Roman Catholic archbishop (born 1957)

Luc Marie Daniel Ravel, C.R.S.V. (born 21 May 1957) is a French prelate of the Catholic Church, who was the Archbishop of Strasbourg from 2017 to 2023, when he resigned at the age of 66. He was bishop of the Diocese of the French Armed Forces from 2009 to 2017.

==Early life==
Ravel was born in Paris on 21 May 1957 to a family with origins in Martinique and Réunion on his father's side, and in the Var department of France on his mother's side. He was born the fourth child in a family of three girls and four boys. He graduated from the École Polytechnique and studied to become an engineer at the IFP School. He studied philosophy and theology at the Abbey Saint-Pierre in the commune of Champagne, in the Ardèche department in southern France, and at the University of Poitiers.

==Career==
He made his solemn profession as a Canon Regular of St. Victor (Note: The Canons Regular of St. Victor, suppressed in 1790, was revived in 1968. In 1993 it became the Congregation of St. Victor attached to the Canons Regular of St. Augustine.) on 7 December 1985 and was ordained a priest on 25 June 1988.

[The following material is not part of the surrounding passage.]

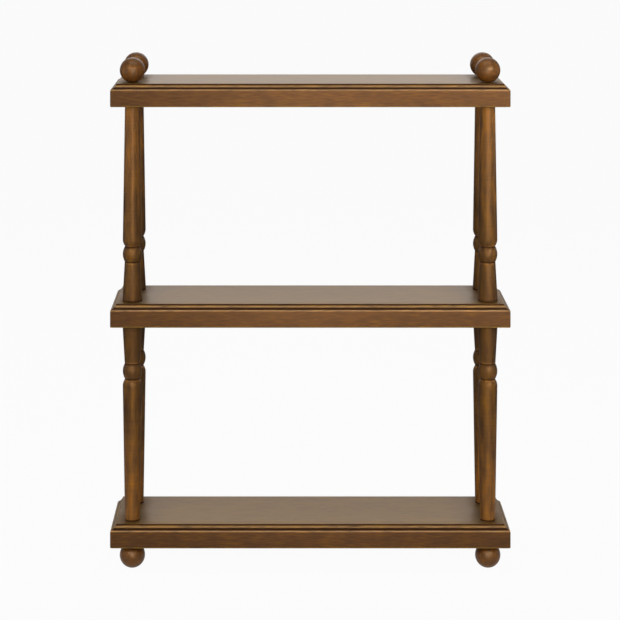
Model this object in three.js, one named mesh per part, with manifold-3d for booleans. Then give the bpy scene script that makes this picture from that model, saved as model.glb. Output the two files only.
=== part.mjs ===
// A three-tier wooden wall shelf: moulded boards held apart by turned spindles,
// with ball finials on the top board and ball feet under the bottom one.
// Millimetres, +Z up, front towards -Y, flat back towards +Y,
// origin on the ground under the middle of the shelf.

import * as THREE from 'three';
import { mergeVertices } from 'three/addons/utils/BufferGeometryUtils.js';
import Module from 'manifold-3d';

const wasm = await Module();
wasm.setup();

// Boards, and the clear height between two of them
const boardWidth = 610;
const boardDepth = 152;
const boardThickness = 35;
const tierHeight = 301;

// Board edge, from the top surface down: a shallow cove, a fillet, an ovolo, and an eased lower edge
const coveHeight = 6.2;
const coveWidth = 4.6;
const coveRadius = 10;
const filletHeight = 0.4;
const ovoloRadius = 4.2;
const easedRadius = 1.5;

// How far the axes of the turned pieces lie in from the board's edges
const sideInset = 32;
const frontInset = 31;
const backInset = 31;

// Spindle, from its foot end: a tapered foot, a bead between two quirks, a shoulder, a long taper
const footRadius = 15.2;
const footNeckRadius = 11.8;
const footLength = 60;
const quirkRadius = 11.2;
const beadRadius = 14.7;
const beadLength = 24.5;
const shoulderRadius = 14.75;
const shoulderLength = 10.5;
const tipRadius = 11.5;
const arris = 0.7;

// Ball finials and ball feet, each with a flat seat and a small flat where it was parted off
const finialRadius = 19.4;
const finialSeatRadius = 5;
const finialCrownRadius = 2.5;
const ballFootRadius = 19.4;
const ballFootSeatRadius = 5;
const ballFootSoleRadius = 4;

// Dowel screws, pointed at both ends, through the boards and into the turned pieces
const screwRadius = 3;
const screwGrip = 22;
const screwPoint = 4;
const screwTipRadius = 0.6;
const screwClearance = 0.3;

// Keyhole slots routed into the back edge of the top board, for the heads of two wall screws
const keyholeSpacing = 406;
const keyholeHeadRadius = 5;
const keyholeNeckRadius = 2.7;
const keyholeTravel = 11;
const keyholeLip = 4;
const keyholeDepth = 10;
const keyholeBelowMiddle = 5.5;

// How finely round forms are divided
const turnedSides = 20;
const screwSides = 10;
const arcSteps = 6;
const mouldingSteps = 4;
const easedSteps = 2;
const cutterOverrun = 5;

// Worked out from the sizes above
const screwHoleRadius = screwRadius + screwClearance;
const screwHoleDepth = screwGrip + screwClearance;
const screwLength = boardThickness + 2 * screwGrip;
const ballFootHeight = ballHeight(ballFootRadius, ballFootSeatRadius, ballFootSoleRadius);
const bottomBoardZ = ballFootHeight;
const middleBoardZ = bottomBoardZ + boardThickness + tierHeight;
const topBoardZ = middleBoardZ + boardThickness + tierHeight;

const finishes = {
  board: new THREE.MeshStandardMaterial({ color: '#76543a', roughness: 0.45, metalness: 0 }),
  spindle: new THREE.MeshStandardMaterial({ color: '#7a5530', roughness: 0.42, metalness: 0 }),
  ball: new THREE.MeshStandardMaterial({ color: '#6e4b2d', roughness: 0.38, metalness: 0 }),
  screw: new THREE.MeshStandardMaterial({ color: '#b9b4a6', roughness: 0.35, metalness: 0.9 }),
};

// Height of a ball between its seat and the flat at its far end
function ballHeight(radius, seatRadius, flatRadius) {
  return Math.sqrt(radius ** 2 - seatRadius ** 2) + Math.sqrt(radius ** 2 - flatRadius ** 2);
}

// The four places where turned pieces stand on a board
function standings() {
  const depths = { front: -boardDepth / 2 + frontInset, back: boardDepth / 2 - backInset };
  const sides = { left: -boardWidth / 2 + sideInset, right: boardWidth / 2 - sideInset };
  return Object.entries(depths).flatMap(([depth, y]) =>
    Object.entries(sides).map(([side, x]) => ({ name: `${depth}_${side}`, x, y })),
  );
}

// A closed geometry as a solid that can be cut and joined
function solidOf(geometry) {
  const bare = geometry.clone();
  bare.deleteAttribute('normal');
  bare.deleteAttribute('uv');
  const merged = mergeVertices(bare, 1e-4);
  return new wasm.Manifold(
    new wasm.Mesh({
      numProp: 3,
      vertProperties: new Float32Array(merged.attributes.position.array),
      triVerts: new Uint32Array(merged.index.array),
    }),
  );
}

// A solid as a geometry with flat facets
function geometryOf(solid) {
  const { vertProperties, triVerts } = solid.getMesh();
  const geometry = new THREE.BufferGeometry();
  geometry.setAttribute('position', new THREE.BufferAttribute(new Float32Array(vertProperties), 3));
  geometry.setIndex(new THREE.BufferAttribute(new Uint32Array(triVerts), 1));
  const faceted = geometry.toNonIndexed();
  faceted.computeVertexNormals();
  return faceted;
}

// Points along a quarter round: at(0) is its start and at(quarter turn) its end
function quarterRound(steps, at) {
  return Array.from({ length: steps + 1 }, (_, step) => at((Math.PI / 2) * (step / steps)));
}

// Points along a hollow of one radius, from one end to the other, sagging to the right of the way there
function hollow([startX, startY], [endX, endY], radius, steps) {
  const chord = Math.hypot(endX - startX, endY - startY);
  const heading = Math.atan2(endY - startY, endX - startX);
  const halfTurn = Math.asin(chord / 2 / radius);
  return Array.from({ length: steps + 1 }, (_, step) => {
    const turn = halfTurn * ((2 * step) / steps - 1);
    const along = chord / 2 + radius * Math.sin(turn);
    const sag = radius * (Math.cos(turn) - Math.cos(halfTurn));
    return [
      startX + along * Math.cos(heading) + sag * Math.sin(heading),
      startY + along * Math.sin(heading) - sag * Math.cos(heading),
    ];
  });
}

// The moulded edge as [inset from the board's edge, height], from the underside up
function edgeProfile() {
  const coveFoot = boardThickness - coveHeight;
  const ovoloFoot = coveFoot - filletHeight - ovoloRadius;
  return [
    ...quarterRound(easedSteps, (turn) => [
      easedRadius * (1 - Math.sin(turn)),
      easedRadius * (1 - Math.cos(turn)),
    ]),
    ...quarterRound(mouldingSteps, (turn) => [
      ovoloRadius * (1 - Math.cos(turn)),
      ovoloFoot + ovoloRadius * Math.sin(turn),
    ]),
    ...hollow(
      [ovoloRadius, coveFoot],
      [ovoloRadius + coveWidth, boardThickness],
      coveRadius,
      mouldingSteps,
    ),
  ];
}

// A bar of an upright outline, as long as asked, centred along Y
function uprightBar(outline, length) {
  const bar = new THREE.ExtrudeGeometry(outline, { depth: length, bevelEnabled: false });
  bar.translate(0, 0, -length / 2);
  bar.rotateX(Math.PI / 2);
  return bar;
}

// The board as its end shows it, moulded at the front and square at the back, running along X
function lengthwiseBar() {
  const moulding = edgeProfile().map(([inset, z]) => new THREE.Vector2(-boardDepth / 2 + inset, z));
  const back = [boardThickness, 0].map((z) => new THREE.Vector2(boardDepth / 2, z));
  return uprightBar(new THREE.Shape([...moulding, ...back]), boardWidth).rotateZ(Math.PI / 2);
}

// The board as its front shows it, moulded at both ends, running along Y
function crosswiseBar() {
  const left = edgeProfile().map(([inset, z]) => new THREE.Vector2(-boardWidth / 2 + inset, z));
  const right = left.map((point) => new THREE.Vector2(-point.x, point.y)).reverse();
  return uprightBar(new THREE.Shape([...left, ...right]), boardDepth);
}

// The clearance hole for a dowel screw, right through a board
function screwHole({ x, y }) {
  const length = boardThickness + 2 * cutterOverrun;
  const hole = new THREE.CylinderGeometry(screwHoleRadius, screwHoleRadius, length, turnedSides);
  hole.rotateX(Math.PI / 2);
  hole.translate(x, y, boardThickness / 2);
  return hole;
}

// A round-ended slot as a router cuts it, upwards by travel, between two depths from the back edge
function routedSlot(radius, travel, nearDepth, farDepth) {
  const outline = new THREE.Shape();
  outline.absarc(0, travel, radius, 0, Math.PI);
  outline.absarc(0, 0, radius, Math.PI, 2 * Math.PI);
  const depth = farDepth - nearDepth;
  const slot = new THREE.ExtrudeGeometry(outline, { depth, bevelEnabled: false, curveSegments: arcSteps });
  slot.rotateX(Math.PI / 2);
  slot.translate(0, boardDepth / 2 - nearDepth, boardThickness / 2 - keyholeBelowMiddle);
  return slot;
}

// A keyhole slot: a round entry for the screw's head, a neck for its shank, and a T behind the lip
function keyhole(x) {
  const entry = solidOf(routedSlot(keyholeHeadRadius, 0, -cutterOverrun, keyholeDepth));
  const neck = solidOf(routedSlot(keyholeNeckRadius, keyholeTravel, -cutterOverrun, keyholeDepth));
  const undercut = solidOf(routedSlot(keyholeHeadRadius, keyholeTravel, keyholeLip, keyholeDepth));
  return entry.add(neck).add(undercut).translate([x, 0, 0]);
}

// A shelf board: mitred moulding round three sides, and holes for the dowel screws
function board({ hangsOnWall = false } = {}) {
  let solid = solidOf(lengthwiseBar()).intersect(solidOf(crosswiseBar()));
  for (const place of standings()) {
    solid = solid.subtract(solidOf(screwHole(place)));
  }
  if (hangsOnWall) {
    solid = solid.subtract(keyhole(-keyholeSpacing / 2)).subtract(keyhole(keyholeSpacing / 2));
  }
  return geometryOf(solid);
}

// A form turned on the lathe, from its outline as [radius, height], standing along Z
function turned(outline, sides = turnedSides) {
  const points = outline.map(([radius, height]) => new THREE.Vector2(radius, height));
  return new THREE.LatheGeometry(points, sides).rotateX(Math.PI / 2);
}

// A shallow round along the spindle: height runs from start, radius swells by rise towards the crest
function swell(start, length, baseRadius, rise, crestAt) {
  const reach = Math.max(crestAt, length - crestAt);
  const arcRadius = (reach ** 2 + rise ** 2) / (2 * rise);
  return Array.from({ length: arcSteps + 1 }, (_, step) => {
    const along = (length * step) / arcSteps;
    const drop = arcRadius - Math.sqrt(arcRadius ** 2 - (along - crestAt) ** 2);
    return [baseRadius + rise - drop, start + along];
  });
}

// A spindle standing on its foot end, with a blind hole for a dowel screw in each end
function turnedSpindle() {
  const beadStart = footLength;
  const shoulderStart = beadStart + beadLength;
  const beadRise = beadRadius - quirkRadius;
  const shoulderRise = shoulderRadius - quirkRadius;
  return turned([
    [0, screwHoleDepth],
    [screwHoleRadius, screwHoleDepth],
    [screwHoleRadius, 0],
    [footRadius - arris, 0],
    [footRadius, arris],
    [footNeckRadius, footLength],
    ...swell(beadStart, beadLength, quirkRadius, beadRise, beadLength / 2),
    ...swell(shoulderStart, shoulderLength, quirkRadius, shoulderRise, shoulderLength).slice(1),
    [tipRadius, tierHeight - arris],
    [tipRadius - arris, tierHeight],
    [screwHoleRadius, tierHeight],
    [screwHoleRadius, tierHeight - screwHoleDepth],
    [0, tierHeight - screwHoleDepth],
  ]);
}

// A ball standing on its seat, with a blind hole in the seat and a small flat opposite
function turnedBall(radius, seatRadius, flatRadius) {
  const centre = Math.sqrt(radius ** 2 - seatRadius ** 2);
  const startTurn = -Math.acos(seatRadius / radius);
  const endTurn = Math.acos(flatRadius / radius);
  const steps = 2 * arcSteps;
  const round = Array.from({ length: steps + 1 }, (_, step) => {
    const turn = startTurn + ((endTurn - startTurn) * step) / steps;
    return [radius * Math.cos(turn), centre + radius * Math.sin(turn)];
  });
  return turned([
    [0, screwHoleDepth],
    [screwHoleRadius, screwHoleDepth],
    [screwHoleRadius, 0],
    ...round,
    [0, ballHeight(radius, seatRadius, flatRadius)],
  ]);
}

// A dowel screw standing on one of its points
function doublePointedScrew() {
  const outline = [
    [0, 0],
    [screwTipRadius, 0],
    [screwRadius, screwPoint],
    [screwRadius, screwLength - screwPoint],
    [screwTipRadius, screwLength],
    [0, screwLength],
  ];
  return turned(outline, screwSides);
}

// A named piece, standing at a place or turned upside down to hang from it
function piece(name, geometry, material, { x = 0, y = 0, z = 0, upsideDown = false } = {}) {
  const mesh = new THREE.Mesh(geometry, material);
  mesh.name = name;
  mesh.position.set(x, y, z);
  mesh.rotation.x = upsideDown ? Math.PI : 0;
  return mesh;
}

const shelf = new THREE.Group();

shelf.add(piece('top_board', board({ hangsOnWall: true }), finishes.board, { z: topBoardZ }));
shelf.add(piece('middle_board', board(), finishes.board, { z: middleBoardZ }));
shelf.add(piece('bottom_board', board(), finishes.board, { z: bottomBoardZ }));

const finial = turnedBall(finialRadius, finialSeatRadius, finialCrownRadius);
const foot = turnedBall(ballFootRadius, ballFootSeatRadius, ballFootSoleRadius);
const spindle = turnedSpindle();
const dowelScrew = doublePointedScrew();
const boardHeights = { top: topBoardZ, middle: middleBoardZ, bottom: bottomBoardZ };

for (const { name, x, y } of standings()) {
  const onTop = { x, y, z: topBoardZ + boardThickness };
  const onMiddle = { x, y, z: middleBoardZ + boardThickness };
  const underMiddle = { x, y, z: middleBoardZ, upsideDown: true };
  const underBottom = { x, y, z: bottomBoardZ, upsideDown: true };
  shelf.add(piece(`finial_${name}`, finial, finishes.ball, onTop));
  shelf.add(piece(`upper_spindle_${name}`, spindle, finishes.spindle, onMiddle));
  shelf.add(piece(`lower_spindle_${name}`, spindle, finishes.spindle, underMiddle));
  shelf.add(piece(`foot_${name}`, foot, finishes.ball, underBottom));
  for (const [level, height] of Object.entries(boardHeights)) {
    const inBoard = { x, y, z: height - screwGrip };
    shelf.add(piece(`dowel_screw_${level}_${name}`, dowelScrew, finishes.screw, inBoard));
  }
}

export default shelf;
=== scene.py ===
"""A three-tier wooden wall shelf: moulded boards held apart by turned spindles.

Ball finials stand on the top board and ball feet under the bottom one. Each joint is drawn
together by a hidden dowel screw, and the shelf hangs by two keyhole slots in its top board.
Metres, +Z up, front towards -Y, flat back towards +Y, origin on the ground under the middle.
"""

import logging
import math
from collections.abc import Callable, Iterable
from dataclasses import dataclass, field
from enum import Enum

import bmesh
import bpy
import numpy as np
from bpy.types import ID, Material, Node, NodeSocket, NodeTree, Object
from mathutils import Matrix, Quaternion, Vector


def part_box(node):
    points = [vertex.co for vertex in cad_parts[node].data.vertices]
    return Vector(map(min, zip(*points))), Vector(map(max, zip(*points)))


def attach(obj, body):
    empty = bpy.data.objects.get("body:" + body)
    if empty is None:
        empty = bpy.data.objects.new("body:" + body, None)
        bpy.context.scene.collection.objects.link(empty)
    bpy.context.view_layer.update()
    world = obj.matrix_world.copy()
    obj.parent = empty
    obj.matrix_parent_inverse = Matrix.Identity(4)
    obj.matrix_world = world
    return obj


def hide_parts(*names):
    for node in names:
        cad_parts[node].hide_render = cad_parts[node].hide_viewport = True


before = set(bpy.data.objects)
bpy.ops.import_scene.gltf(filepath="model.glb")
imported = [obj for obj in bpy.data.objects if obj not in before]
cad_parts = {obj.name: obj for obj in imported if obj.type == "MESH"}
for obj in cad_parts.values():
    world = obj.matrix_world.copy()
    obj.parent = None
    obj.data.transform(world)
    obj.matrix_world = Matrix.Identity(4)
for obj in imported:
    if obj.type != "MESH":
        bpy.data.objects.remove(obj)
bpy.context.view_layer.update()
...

He was then prior at the Church of Saint-Charles at Porrentruy, in Jura, Switzerland, at Montbron, and at the Tardoire and Bandiat deanery in Charente. He returned to the Abbey of Saint-Pierre where he was master of novices from 1996 to 2007 and subprior from 2003 to 2009. He founded Notre-Dame de l'Écoute, a movement for single and celibate people.

He was appointed bishop of the Diocese of the French Armed Forces by Pope Benedict XVI on 7 October 2009.

He received his episcopal consecration in Notre Dame Cathedral on 29 November 2009 from Cardinal André Vingt-Trois.
He was elected a member of the Doctrinal Commission of the Bishops' Conference of France in 2011.

Writing in the monthly magazine of his chaplaincy in February 2015, Ravel called abortion a "weapon of mass destruction" and called for the return of the abortion debate in French society. In response, the French Defence Minister asked the Diocese's magazine to stop displaying the Army's logo on the cover so as to distance the Army from its content.

Ravel was appointed Archbishop of Strasbourg on 18 February 2017.

His tenure in Strasbourg proved turbulent, as he was criticized for an authoritarian management style and neglect of his duties. He was the only French bishop to support French President Emmanuel Macron in the 2022 election and skipped the annual chrism Mass to attend a Macron rally. He supported the work of the Missionaries of Divine Mercy to evangelize Muslims, a controversial approach in contrast to interfaith dialog. His dismissal of several senior diocesan officials provoked concern, as did his removal of women and laymen from archdiocesan councils. In response to complaints the Vatican conducted an apostolic visitation of the Strasbourg archdiocese in the summer of 2022. (Note: The investigation was conducted by Stanislas Lalanne, bishop of Pontoise, assisted by Archbishop Joël Mercier, former secretary of the Dicastery for the Clergy.) Ravel then resisted when his resignation was demanded. In late March 2023, he removed his vicar general, who was thought a likely candidate to manage the archdiocese if Ravel resigned. (Note: Ravel removed his auxiliary Christian Kratz as vicar general citing the mishandling of the case of a priest convicted of sexual abuse, though he did not explain what Kratz's responsibility was.) Ravel submitted his resignation on 20 April 2023.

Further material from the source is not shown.